**Extracted material:**
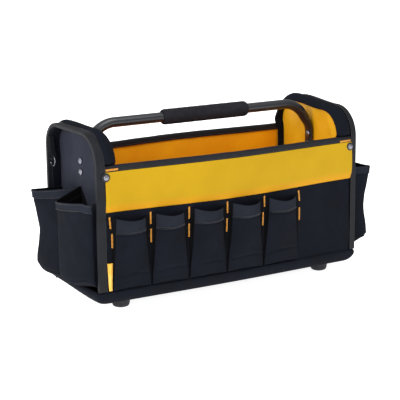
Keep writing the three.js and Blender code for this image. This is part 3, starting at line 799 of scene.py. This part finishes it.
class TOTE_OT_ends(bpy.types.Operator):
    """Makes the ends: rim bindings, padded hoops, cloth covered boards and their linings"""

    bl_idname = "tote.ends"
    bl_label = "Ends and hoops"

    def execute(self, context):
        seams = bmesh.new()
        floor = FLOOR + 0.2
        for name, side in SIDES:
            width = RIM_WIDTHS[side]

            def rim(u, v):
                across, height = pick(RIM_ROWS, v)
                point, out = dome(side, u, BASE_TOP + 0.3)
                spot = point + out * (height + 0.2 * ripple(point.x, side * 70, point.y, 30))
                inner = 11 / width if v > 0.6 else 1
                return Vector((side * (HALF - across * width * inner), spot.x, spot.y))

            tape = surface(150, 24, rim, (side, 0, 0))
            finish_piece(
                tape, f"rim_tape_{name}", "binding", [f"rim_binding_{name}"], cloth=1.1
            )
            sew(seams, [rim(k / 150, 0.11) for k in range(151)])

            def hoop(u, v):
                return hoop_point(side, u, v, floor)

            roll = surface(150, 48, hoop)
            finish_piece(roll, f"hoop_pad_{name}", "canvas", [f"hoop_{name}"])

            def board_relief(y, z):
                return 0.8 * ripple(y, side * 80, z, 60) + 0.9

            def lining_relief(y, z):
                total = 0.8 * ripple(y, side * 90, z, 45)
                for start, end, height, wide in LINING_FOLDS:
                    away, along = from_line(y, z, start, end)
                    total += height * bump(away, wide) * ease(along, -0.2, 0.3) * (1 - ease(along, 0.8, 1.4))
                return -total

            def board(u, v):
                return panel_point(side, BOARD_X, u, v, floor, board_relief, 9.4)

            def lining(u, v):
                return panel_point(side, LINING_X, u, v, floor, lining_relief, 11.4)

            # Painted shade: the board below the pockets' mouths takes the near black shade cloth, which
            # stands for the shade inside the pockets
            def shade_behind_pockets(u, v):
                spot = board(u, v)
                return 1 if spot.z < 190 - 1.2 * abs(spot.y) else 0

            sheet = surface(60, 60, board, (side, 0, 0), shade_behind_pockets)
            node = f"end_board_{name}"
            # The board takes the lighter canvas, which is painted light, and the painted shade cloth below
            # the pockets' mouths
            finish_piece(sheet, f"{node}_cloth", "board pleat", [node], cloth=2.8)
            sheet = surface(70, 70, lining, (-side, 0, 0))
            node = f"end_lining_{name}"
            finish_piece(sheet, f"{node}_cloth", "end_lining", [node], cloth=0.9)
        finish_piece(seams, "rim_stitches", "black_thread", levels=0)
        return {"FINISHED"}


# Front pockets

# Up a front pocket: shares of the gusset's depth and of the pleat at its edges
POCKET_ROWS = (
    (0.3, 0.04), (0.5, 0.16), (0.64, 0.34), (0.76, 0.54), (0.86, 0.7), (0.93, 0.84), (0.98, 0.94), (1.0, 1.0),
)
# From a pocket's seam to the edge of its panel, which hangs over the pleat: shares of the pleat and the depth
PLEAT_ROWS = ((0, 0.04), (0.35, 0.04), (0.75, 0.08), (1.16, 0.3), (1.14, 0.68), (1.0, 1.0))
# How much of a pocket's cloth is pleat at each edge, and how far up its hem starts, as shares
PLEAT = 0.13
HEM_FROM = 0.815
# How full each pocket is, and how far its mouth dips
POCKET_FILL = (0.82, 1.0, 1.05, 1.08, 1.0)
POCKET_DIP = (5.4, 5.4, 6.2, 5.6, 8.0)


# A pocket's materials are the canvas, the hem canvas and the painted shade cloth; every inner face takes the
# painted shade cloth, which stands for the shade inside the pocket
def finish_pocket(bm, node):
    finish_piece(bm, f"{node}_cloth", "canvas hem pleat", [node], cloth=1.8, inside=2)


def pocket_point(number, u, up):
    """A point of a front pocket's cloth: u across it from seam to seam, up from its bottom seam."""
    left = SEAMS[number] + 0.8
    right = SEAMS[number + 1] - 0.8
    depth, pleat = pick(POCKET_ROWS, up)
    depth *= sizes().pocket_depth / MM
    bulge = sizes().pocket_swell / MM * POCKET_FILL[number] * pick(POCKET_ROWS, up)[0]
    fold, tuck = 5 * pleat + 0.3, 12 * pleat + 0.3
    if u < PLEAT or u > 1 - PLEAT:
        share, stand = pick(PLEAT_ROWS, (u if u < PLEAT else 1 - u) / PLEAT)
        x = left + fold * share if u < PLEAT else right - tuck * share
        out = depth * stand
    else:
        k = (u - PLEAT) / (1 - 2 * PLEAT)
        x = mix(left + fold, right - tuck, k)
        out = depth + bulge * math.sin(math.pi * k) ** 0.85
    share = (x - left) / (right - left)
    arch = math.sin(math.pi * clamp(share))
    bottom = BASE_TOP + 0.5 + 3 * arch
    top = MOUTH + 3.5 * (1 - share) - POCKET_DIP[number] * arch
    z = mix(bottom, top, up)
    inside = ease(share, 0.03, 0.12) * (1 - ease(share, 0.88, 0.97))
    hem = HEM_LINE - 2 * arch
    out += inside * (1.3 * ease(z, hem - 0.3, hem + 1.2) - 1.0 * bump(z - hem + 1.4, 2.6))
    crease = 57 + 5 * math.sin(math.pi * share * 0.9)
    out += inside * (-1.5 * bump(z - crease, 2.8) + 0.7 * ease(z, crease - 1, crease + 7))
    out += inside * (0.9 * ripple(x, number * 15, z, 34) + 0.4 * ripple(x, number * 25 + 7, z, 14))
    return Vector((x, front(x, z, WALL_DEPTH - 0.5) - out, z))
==
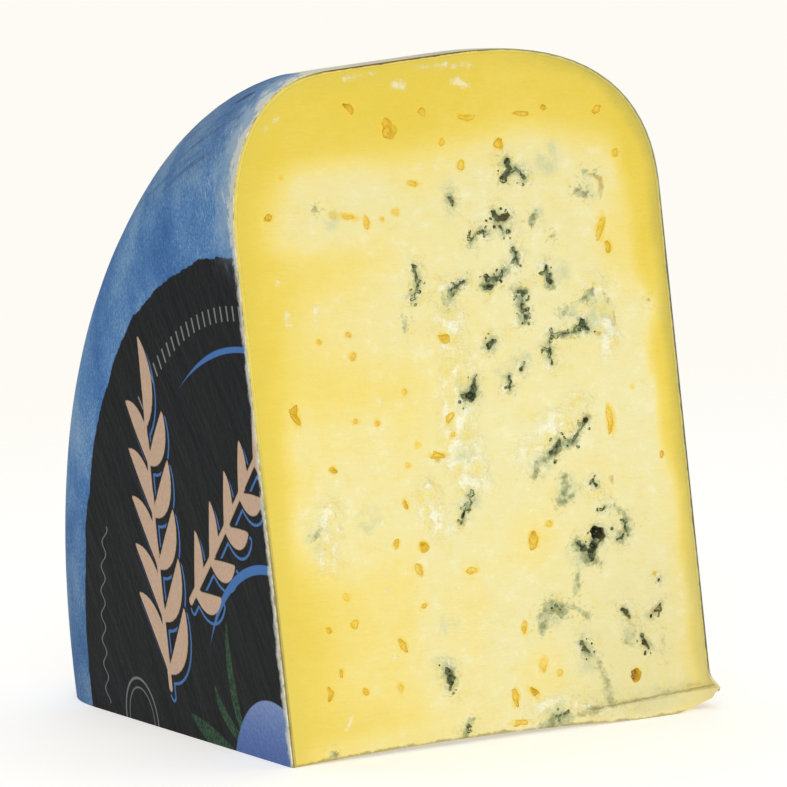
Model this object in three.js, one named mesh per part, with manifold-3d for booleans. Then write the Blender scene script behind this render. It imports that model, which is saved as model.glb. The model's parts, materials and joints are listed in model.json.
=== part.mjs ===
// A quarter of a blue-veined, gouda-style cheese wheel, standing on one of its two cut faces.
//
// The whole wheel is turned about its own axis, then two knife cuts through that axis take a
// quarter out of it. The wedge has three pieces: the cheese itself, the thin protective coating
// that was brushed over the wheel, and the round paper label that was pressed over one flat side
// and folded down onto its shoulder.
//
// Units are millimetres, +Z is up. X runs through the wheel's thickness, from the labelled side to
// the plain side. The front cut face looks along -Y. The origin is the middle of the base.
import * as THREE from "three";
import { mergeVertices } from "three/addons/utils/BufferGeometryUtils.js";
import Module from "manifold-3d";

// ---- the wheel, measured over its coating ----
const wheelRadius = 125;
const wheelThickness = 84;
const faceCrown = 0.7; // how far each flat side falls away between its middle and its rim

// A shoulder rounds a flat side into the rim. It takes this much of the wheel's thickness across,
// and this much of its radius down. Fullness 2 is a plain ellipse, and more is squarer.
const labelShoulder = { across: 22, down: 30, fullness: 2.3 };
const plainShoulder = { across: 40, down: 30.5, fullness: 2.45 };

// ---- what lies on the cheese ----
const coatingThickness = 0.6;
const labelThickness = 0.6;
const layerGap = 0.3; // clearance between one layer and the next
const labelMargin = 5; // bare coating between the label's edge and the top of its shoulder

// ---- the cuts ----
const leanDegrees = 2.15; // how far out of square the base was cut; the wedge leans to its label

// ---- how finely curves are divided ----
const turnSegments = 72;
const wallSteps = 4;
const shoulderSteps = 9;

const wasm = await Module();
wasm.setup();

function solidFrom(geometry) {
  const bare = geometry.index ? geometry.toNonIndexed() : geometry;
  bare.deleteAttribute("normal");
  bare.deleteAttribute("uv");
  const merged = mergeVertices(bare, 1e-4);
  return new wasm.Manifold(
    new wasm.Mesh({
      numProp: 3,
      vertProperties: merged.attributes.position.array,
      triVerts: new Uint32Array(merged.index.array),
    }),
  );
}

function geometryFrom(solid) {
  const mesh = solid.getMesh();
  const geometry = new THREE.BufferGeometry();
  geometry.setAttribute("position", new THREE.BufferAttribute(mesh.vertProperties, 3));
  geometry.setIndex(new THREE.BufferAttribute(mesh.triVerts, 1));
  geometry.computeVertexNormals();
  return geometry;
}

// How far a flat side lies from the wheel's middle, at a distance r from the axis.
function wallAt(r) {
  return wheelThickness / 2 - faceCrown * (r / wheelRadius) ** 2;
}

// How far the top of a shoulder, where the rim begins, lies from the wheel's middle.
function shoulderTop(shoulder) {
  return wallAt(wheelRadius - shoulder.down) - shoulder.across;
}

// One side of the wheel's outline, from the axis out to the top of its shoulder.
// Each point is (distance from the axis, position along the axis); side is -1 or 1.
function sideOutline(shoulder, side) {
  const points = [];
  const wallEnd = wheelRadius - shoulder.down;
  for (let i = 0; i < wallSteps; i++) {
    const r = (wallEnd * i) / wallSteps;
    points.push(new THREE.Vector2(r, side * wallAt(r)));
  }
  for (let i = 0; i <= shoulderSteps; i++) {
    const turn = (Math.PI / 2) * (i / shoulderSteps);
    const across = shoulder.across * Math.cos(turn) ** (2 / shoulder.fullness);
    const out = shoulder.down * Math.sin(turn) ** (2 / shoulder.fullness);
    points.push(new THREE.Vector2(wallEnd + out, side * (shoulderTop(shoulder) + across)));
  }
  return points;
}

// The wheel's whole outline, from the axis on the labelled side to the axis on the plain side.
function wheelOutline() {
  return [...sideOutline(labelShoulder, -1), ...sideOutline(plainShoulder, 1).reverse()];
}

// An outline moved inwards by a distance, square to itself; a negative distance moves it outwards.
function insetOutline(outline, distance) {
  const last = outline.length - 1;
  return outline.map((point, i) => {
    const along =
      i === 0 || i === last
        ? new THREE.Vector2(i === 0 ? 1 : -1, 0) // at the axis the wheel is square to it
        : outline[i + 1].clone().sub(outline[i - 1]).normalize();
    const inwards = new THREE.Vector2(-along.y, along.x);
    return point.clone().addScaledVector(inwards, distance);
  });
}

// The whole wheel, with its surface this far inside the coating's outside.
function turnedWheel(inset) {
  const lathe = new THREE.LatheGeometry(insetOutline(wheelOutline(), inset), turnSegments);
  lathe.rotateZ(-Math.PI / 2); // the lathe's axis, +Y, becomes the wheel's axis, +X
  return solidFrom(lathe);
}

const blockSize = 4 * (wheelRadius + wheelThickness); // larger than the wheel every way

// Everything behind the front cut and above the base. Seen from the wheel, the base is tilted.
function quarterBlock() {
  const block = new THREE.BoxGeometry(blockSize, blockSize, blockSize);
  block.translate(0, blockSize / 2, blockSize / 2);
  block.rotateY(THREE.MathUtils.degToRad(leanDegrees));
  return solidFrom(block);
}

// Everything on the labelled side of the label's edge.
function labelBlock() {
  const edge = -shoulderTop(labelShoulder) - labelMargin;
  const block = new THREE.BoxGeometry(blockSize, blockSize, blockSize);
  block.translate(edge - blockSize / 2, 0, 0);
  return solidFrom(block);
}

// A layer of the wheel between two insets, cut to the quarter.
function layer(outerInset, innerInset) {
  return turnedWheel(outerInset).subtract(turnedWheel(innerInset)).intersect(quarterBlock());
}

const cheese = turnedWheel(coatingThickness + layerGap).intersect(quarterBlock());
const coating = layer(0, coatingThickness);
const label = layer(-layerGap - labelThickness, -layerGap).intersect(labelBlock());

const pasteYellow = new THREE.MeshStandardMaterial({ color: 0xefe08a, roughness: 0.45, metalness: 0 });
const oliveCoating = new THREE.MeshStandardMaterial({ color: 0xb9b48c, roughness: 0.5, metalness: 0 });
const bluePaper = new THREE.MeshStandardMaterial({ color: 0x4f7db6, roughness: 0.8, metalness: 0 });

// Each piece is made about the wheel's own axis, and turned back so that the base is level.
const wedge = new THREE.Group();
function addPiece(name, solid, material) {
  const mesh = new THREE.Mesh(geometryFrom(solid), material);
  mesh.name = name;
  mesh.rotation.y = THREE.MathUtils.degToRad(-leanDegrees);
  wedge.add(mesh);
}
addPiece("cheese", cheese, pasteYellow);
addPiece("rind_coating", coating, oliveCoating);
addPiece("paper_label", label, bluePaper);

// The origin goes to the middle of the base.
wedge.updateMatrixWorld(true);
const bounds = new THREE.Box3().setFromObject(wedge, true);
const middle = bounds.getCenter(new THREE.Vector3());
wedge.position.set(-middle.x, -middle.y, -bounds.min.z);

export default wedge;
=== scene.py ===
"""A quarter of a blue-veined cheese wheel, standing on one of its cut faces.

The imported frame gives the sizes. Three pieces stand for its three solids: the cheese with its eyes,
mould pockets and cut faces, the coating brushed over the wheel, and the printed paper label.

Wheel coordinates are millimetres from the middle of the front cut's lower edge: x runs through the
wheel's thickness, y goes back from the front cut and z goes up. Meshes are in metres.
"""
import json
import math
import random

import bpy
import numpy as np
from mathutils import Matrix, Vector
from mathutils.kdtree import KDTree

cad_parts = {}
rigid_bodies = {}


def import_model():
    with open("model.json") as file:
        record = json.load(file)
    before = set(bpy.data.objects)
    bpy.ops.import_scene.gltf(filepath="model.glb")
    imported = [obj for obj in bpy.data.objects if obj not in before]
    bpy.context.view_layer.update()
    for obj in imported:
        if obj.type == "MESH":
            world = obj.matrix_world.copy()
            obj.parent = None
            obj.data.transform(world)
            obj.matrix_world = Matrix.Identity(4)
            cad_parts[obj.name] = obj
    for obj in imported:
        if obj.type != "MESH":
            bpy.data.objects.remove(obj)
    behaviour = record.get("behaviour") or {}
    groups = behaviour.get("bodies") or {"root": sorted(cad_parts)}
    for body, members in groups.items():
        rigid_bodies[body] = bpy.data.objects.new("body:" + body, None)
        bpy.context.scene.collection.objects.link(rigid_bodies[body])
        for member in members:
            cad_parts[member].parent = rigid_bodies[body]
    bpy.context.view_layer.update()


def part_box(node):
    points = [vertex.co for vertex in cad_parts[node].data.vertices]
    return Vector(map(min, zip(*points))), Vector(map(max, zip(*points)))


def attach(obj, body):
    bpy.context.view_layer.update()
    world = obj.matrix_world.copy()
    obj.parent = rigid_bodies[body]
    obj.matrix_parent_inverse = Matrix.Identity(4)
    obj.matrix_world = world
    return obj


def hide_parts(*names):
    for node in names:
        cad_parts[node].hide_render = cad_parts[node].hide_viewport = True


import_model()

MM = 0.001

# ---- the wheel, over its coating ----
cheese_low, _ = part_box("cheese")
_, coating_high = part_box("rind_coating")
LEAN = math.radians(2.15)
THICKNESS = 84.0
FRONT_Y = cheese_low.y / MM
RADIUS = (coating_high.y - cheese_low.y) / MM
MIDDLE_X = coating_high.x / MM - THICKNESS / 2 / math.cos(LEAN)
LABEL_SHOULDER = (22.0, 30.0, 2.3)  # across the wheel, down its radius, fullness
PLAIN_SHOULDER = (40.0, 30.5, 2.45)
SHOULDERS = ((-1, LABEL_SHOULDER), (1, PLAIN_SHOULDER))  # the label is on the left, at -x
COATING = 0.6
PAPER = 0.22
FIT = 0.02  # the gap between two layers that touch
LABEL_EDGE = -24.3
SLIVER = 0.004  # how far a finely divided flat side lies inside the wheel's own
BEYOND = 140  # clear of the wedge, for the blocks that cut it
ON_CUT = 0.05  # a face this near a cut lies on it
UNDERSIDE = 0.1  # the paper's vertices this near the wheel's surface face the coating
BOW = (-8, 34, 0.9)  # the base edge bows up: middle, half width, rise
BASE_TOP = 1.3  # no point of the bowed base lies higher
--
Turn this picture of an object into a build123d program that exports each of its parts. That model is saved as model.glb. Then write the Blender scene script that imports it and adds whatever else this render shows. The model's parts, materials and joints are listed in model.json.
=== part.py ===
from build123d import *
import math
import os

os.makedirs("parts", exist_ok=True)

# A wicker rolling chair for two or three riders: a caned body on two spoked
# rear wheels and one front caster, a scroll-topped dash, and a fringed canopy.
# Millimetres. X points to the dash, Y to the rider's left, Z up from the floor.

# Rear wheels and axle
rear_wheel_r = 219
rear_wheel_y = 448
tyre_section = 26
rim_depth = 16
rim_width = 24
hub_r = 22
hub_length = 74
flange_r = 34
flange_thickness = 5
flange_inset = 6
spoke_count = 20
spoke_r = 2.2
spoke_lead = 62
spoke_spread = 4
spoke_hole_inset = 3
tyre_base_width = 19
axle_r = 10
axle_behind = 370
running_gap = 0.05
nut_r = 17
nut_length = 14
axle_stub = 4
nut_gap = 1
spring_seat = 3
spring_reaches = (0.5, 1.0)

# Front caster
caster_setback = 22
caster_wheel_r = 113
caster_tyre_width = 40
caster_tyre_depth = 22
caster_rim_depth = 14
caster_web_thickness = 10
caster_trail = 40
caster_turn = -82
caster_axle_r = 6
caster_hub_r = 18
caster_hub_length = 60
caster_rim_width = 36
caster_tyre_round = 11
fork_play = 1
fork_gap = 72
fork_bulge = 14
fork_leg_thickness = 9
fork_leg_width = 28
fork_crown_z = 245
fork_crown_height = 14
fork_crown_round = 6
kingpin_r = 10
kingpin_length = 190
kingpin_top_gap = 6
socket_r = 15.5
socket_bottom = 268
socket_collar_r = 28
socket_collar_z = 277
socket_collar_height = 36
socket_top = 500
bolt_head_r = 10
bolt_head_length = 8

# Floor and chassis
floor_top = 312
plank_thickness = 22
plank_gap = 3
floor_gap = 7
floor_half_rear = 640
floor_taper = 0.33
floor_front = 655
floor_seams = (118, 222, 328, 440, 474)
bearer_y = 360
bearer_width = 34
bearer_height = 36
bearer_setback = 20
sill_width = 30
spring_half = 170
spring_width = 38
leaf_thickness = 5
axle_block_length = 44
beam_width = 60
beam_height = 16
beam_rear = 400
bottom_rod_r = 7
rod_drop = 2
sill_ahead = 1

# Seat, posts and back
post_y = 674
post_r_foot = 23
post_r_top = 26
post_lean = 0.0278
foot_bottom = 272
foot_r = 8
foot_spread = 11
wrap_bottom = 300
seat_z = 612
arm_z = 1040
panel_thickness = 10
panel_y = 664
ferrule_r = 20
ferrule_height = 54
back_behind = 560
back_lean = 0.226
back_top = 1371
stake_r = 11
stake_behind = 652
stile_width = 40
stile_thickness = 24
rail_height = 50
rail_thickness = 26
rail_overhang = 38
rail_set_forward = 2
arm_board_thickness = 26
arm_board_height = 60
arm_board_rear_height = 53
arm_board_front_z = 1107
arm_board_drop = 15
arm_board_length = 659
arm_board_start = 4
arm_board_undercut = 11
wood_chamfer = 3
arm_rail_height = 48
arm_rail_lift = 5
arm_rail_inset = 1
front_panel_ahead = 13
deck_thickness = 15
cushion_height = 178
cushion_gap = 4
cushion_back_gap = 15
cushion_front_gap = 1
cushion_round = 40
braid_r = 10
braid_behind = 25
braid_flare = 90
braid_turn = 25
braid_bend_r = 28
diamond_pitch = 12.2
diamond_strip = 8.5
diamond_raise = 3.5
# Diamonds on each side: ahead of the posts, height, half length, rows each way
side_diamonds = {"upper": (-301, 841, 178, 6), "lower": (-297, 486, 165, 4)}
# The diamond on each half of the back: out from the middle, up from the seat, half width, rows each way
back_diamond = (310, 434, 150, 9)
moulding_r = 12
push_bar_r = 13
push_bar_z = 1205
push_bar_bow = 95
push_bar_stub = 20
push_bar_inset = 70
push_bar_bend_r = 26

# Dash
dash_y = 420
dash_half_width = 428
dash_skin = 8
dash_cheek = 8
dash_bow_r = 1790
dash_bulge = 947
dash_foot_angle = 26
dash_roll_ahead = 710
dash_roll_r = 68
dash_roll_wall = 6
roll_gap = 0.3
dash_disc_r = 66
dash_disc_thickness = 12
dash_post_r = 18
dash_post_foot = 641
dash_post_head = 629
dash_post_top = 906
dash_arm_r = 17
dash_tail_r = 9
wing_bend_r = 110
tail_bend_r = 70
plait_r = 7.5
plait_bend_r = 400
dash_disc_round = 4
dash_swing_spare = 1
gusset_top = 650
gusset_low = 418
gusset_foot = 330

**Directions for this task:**
Beginning with the line containing "base is level." and ending with the line containing "bpy.context.scene.collection.objects.link(rigid_bodies[body])", extract those lines exactly from the listing above, and only those.

**Response to the task:**
// Each piece is made about the wheel's own axis, and turned back so that the base is level.
const wedge = new THREE.Group();
function addPiece(name, solid, material) {
  const mesh = new THREE.Mesh(geometryFrom(solid), material);
  mesh.name = name;
  mesh.rotation.y = THREE.MathUtils.degToRad(-leanDegrees);
  wedge.add(mesh);
}
addPiece("cheese", cheese, pasteYellow);
addPiece("rind_coating", coating, oliveCoating);
addPiece("paper_label", label, bluePaper);

// The origin goes to the middle of the base.
wedge.updateMatrixWorld(true);
const bounds = new THREE.Box3().setFromObject(wedge, true);
const middle = bounds.getCenter(new THREE.Vector3());
wedge.position.set(-middle.x, -middle.y, -bounds.min.z);

export default wedge;
=== scene.py ===
"""A quarter of a blue-veined cheese wheel, standing on one of its cut faces.

The imported frame gives the sizes. Three pieces stand for its three solids: the cheese with its eyes,
mould pockets and cut faces, the coating brushed over the wheel, and the printed paper label.

Wheel coordinates are millimetres from the middle of the front cut's lower edge: x runs through the
wheel's thickness, y goes back from the front cut and z goes up. Meshes are in metres.
"""
import json
import math
import random

import bpy
import numpy as np
from mathutils import Matrix, Vector
from mathutils.kdtree import KDTree

cad_parts = {}
rigid_bodies = {}


def import_model():
    with open("model.json") as file:
        record = json.load(file)
    before = set(bpy.data.objects)
    bpy.ops.import_scene.gltf(filepath="model.glb")
    imported = [obj for obj in bpy.data.objects if obj not in before]
    bpy.context.view_layer.update()
    for obj in imported:
        if obj.type == "MESH":
            world = obj.matrix_world.copy()
            obj.parent = None
            obj.data.transform(world)
            obj.matrix_world = Matrix.Identity(4)
            cad_parts[obj.name] = obj
    for obj in imported:
        if obj.type != "MESH":
            bpy.data.objects.remove(obj)
    behaviour = record.get("behaviour") or {}
    groups = behaviour.get("bodies") or {"root": sorted(cad_parts)}
    for body, members in groups.items():
        rigid_bodies[body] = bpy.data.objects.new("body:" + body, None)
        bpy.context.scene.collection.objects.link(rigid_bodies[body])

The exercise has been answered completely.